== Source excerpt ==

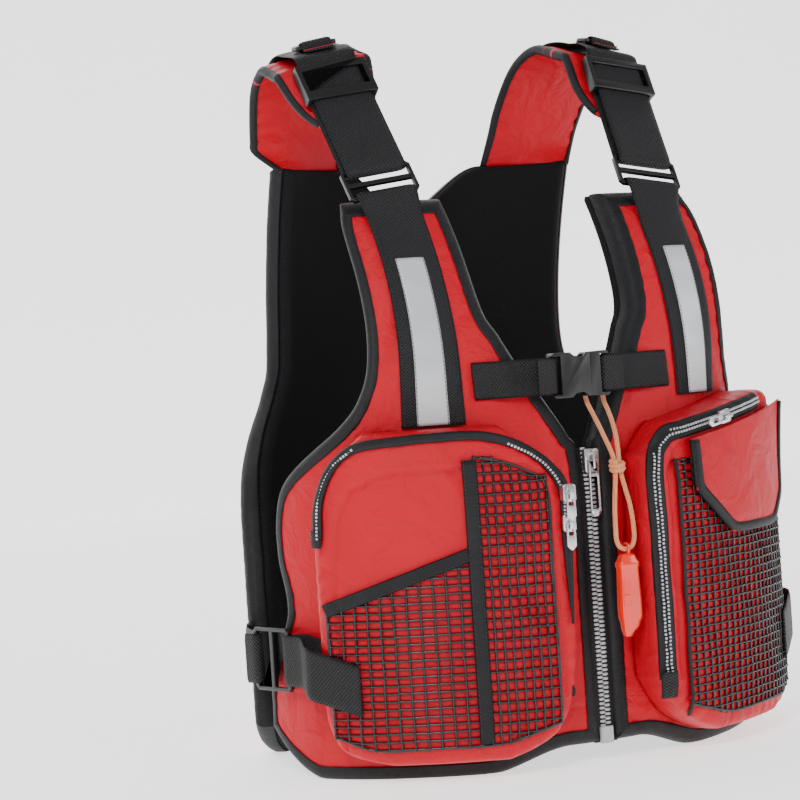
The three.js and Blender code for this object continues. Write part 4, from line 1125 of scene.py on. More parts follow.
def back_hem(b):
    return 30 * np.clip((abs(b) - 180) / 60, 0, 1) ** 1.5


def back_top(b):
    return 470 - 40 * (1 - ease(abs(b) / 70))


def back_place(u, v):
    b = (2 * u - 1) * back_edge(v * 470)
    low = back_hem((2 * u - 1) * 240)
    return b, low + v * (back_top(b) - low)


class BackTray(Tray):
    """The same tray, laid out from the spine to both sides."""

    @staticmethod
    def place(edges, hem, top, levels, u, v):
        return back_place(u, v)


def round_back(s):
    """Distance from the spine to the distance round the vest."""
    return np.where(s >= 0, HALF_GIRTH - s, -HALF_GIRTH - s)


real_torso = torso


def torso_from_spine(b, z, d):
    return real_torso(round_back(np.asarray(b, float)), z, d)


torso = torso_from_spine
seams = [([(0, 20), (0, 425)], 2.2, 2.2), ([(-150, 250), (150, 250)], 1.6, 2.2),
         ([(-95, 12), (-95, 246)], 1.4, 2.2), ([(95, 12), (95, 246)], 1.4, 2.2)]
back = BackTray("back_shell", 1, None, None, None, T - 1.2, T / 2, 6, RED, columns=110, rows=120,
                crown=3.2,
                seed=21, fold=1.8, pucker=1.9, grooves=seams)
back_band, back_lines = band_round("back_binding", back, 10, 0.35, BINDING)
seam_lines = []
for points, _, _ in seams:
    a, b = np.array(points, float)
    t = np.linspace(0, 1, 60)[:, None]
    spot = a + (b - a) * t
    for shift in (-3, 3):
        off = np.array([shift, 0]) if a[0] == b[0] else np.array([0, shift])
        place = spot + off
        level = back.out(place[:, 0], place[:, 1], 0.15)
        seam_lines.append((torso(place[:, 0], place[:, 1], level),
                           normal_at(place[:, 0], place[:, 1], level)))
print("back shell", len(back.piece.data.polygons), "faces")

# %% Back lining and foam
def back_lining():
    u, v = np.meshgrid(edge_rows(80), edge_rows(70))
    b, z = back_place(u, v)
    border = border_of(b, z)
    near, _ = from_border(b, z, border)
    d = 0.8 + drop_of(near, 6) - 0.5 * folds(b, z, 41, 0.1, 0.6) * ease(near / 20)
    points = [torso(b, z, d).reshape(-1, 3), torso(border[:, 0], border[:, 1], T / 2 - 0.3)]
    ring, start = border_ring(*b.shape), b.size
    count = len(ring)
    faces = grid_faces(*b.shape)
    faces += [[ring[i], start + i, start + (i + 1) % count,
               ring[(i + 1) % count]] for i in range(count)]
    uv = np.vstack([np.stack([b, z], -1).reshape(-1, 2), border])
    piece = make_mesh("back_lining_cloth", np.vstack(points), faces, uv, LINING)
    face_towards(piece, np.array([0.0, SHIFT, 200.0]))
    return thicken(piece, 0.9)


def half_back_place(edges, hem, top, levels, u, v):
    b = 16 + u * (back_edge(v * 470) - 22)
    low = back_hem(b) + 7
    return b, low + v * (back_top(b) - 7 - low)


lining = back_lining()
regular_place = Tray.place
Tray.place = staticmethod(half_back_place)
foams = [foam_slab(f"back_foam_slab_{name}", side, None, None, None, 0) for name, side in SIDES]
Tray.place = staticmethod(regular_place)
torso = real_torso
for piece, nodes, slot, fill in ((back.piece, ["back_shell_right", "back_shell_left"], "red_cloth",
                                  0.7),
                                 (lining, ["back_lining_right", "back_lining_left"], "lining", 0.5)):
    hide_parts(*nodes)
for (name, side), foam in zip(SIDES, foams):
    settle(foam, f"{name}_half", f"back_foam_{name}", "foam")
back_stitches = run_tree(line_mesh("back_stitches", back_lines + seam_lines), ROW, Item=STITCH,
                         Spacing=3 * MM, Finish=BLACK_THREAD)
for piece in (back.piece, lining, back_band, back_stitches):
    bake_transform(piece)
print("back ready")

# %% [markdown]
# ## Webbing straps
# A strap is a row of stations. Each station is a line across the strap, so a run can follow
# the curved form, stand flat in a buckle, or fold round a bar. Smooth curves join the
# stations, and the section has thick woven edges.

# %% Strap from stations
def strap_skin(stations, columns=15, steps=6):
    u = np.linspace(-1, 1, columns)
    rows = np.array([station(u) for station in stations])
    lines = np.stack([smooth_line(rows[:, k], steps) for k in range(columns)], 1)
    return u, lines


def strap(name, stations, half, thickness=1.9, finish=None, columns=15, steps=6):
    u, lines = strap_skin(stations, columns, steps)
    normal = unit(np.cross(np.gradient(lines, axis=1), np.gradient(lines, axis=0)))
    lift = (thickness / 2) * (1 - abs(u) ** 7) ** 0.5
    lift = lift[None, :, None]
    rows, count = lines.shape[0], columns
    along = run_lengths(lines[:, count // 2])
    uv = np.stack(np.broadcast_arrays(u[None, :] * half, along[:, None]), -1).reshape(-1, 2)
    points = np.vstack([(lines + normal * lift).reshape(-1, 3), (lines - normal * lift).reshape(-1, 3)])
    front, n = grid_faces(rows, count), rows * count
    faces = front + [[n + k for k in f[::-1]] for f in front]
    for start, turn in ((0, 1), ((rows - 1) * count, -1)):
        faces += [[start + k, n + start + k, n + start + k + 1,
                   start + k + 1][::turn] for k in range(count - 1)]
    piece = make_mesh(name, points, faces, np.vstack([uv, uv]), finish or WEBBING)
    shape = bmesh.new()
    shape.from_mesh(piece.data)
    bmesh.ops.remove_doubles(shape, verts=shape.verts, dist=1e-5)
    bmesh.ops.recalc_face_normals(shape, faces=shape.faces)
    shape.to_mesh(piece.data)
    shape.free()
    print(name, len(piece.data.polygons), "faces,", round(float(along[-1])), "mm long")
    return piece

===

▶ _Work to be completed_:
Look above for the line that holds "bake_transform(piece)", then copy it and each line after it exactly, through the last line of the data.

▶ _The result_:
    bake_transform(piece)
print("back ready")

# %% [markdown]
# ## Webbing straps
# A strap is a row of stations. Each station is a line across the strap, so a run can follow
# the curved form, stand flat in a buckle, or fold round a bar. Smooth curves join the
# stations, and the section has thick woven edges.

# %% Strap from stations
def strap_skin(stations, columns=15, steps=6):
    u = np.linspace(-1, 1, columns)
    rows = np.array([station(u) for station in stations])
    lines = np.stack([smooth_line(rows[:, k], steps) for k in range(columns)], 1)
    return u, lines


def strap(name, stations, half, thickness=1.9, finish=None, columns=15, steps=6):
    u, lines = strap_skin(stations, columns, steps)
    normal = unit(np.cross(np.gradient(lines, axis=1), np.gradient(lines, axis=0)))
    lift = (thickness / 2) * (1 - abs(u) ** 7) ** 0.5
    lift = lift[None, :, None]
    rows, count = lines.shape[0], columns
    along = run_lengths(lines[:, count // 2])
    uv = np.stack(np.broadcast_arrays(u[None, :] * half, along[:, None]), -1).reshape(-1, 2)
    points = np.vstack([(lines + normal * lift).reshape(-1, 3), (lines - normal * lift).reshape(-1, 3)])
    front, n = grid_faces(rows, count), rows * count
    faces = front + [[n + k for k in f[::-1]] for f in front]
    for start, turn in ((0, 1), ((rows - 1) * count, -1)):
        faces += [[start + k, n + start + k, n + start + k + 1,
                   start + k + 1][::turn] for k in range(count - 1)]
    piece = make_mesh(name, points, faces, np.vstack([uv, uv]), finish or WEBBING)
    shape = bmesh.new()
    shape.from_mesh(piece.data)
    bmesh.ops.remove_doubles(shape, verts=shape.verts, dist=1e-5)
    bmesh.ops.recalc_face_normals(shape, faces=shape.faces)
    shape.to_mesh(piece.data)
    shape.free()
    print(name, len(piece.data.polygons), "faces,", round(float(along[-1])), "mm long")
    return piece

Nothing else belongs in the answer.